** Start **

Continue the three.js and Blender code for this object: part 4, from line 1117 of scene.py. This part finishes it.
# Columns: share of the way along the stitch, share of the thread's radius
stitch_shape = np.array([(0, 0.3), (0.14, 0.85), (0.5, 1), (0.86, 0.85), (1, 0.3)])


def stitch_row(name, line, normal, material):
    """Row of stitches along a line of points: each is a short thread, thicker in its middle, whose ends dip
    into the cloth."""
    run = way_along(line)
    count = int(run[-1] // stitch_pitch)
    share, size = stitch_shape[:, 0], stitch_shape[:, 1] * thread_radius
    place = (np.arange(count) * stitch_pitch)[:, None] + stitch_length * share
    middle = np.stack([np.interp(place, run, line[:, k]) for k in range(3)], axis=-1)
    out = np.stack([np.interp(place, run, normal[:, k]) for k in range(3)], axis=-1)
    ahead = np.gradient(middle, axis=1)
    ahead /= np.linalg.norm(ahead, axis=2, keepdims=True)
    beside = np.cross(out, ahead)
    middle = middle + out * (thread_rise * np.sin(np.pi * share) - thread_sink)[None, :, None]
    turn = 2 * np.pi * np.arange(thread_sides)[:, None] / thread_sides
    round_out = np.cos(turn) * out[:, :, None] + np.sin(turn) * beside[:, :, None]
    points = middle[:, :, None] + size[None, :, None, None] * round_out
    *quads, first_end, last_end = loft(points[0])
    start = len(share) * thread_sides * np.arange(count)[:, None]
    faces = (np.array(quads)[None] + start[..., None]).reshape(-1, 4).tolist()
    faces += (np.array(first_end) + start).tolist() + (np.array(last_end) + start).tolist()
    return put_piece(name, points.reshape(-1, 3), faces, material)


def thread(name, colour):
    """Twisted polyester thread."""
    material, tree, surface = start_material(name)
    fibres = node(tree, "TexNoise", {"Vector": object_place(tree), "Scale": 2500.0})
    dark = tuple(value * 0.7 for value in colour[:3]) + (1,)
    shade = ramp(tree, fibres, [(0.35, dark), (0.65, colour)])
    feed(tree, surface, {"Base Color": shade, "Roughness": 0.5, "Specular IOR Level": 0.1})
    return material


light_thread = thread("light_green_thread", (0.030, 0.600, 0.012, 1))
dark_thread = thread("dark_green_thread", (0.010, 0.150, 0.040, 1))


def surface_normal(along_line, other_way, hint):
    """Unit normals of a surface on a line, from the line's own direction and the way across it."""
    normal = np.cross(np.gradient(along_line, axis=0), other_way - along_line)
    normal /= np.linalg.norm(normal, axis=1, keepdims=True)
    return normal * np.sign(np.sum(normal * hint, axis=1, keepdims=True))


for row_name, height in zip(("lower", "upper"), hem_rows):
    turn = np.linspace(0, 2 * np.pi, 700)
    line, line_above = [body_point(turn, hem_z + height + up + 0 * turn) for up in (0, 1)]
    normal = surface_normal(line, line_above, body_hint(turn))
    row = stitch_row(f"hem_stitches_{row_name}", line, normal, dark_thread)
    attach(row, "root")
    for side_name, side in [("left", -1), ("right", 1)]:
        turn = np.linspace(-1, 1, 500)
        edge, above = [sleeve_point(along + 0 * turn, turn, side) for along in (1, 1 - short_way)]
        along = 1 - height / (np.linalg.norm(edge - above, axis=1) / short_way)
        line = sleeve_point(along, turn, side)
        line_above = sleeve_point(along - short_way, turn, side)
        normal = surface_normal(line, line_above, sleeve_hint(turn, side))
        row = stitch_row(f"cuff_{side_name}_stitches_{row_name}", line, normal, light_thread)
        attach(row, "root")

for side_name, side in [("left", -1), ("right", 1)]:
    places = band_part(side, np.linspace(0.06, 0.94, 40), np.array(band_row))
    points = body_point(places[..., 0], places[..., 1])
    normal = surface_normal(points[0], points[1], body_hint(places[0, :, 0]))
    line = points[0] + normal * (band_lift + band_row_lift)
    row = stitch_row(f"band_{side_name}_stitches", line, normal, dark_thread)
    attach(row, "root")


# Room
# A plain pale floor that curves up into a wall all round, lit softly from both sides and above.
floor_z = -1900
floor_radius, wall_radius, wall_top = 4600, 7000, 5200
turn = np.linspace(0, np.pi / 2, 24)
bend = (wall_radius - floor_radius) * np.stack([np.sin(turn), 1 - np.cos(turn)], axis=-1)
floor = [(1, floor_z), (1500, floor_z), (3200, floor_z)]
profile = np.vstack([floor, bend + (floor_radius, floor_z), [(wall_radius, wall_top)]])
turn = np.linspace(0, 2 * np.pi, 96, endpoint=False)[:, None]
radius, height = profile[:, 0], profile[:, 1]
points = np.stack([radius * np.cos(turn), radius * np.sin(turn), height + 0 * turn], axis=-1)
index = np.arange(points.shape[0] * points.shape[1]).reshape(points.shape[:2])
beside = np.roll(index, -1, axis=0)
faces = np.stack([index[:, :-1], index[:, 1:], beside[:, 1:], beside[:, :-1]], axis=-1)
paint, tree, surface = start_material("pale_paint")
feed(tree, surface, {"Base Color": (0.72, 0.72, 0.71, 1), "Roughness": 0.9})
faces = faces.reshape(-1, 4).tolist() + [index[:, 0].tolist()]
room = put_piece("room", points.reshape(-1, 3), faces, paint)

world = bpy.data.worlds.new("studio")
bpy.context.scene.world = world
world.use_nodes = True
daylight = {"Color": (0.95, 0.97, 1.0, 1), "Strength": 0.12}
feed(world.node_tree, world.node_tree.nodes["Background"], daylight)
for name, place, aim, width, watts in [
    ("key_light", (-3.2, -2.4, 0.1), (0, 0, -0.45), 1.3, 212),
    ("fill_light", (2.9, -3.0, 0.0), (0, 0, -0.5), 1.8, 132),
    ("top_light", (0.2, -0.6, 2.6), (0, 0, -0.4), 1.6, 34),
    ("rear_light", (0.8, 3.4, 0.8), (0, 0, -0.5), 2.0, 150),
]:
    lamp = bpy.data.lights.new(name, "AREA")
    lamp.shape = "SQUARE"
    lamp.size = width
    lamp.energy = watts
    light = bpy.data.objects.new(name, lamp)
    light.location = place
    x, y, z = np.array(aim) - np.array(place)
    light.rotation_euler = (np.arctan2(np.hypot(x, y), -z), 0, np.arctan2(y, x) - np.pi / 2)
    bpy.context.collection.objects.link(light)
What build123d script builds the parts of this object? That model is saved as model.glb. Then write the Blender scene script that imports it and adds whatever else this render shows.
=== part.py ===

** End **

*PROBLEM:*
Copy only this span: the line that contains "What build123d script", the last line, and every line between them.

*RESULT FOR THIS EXERCISE:*
What build123d script builds the parts of this object? That model is saved as model.glb. Then write the Blender scene script that imports it and adds whatever else this render shows.
=== part.py ===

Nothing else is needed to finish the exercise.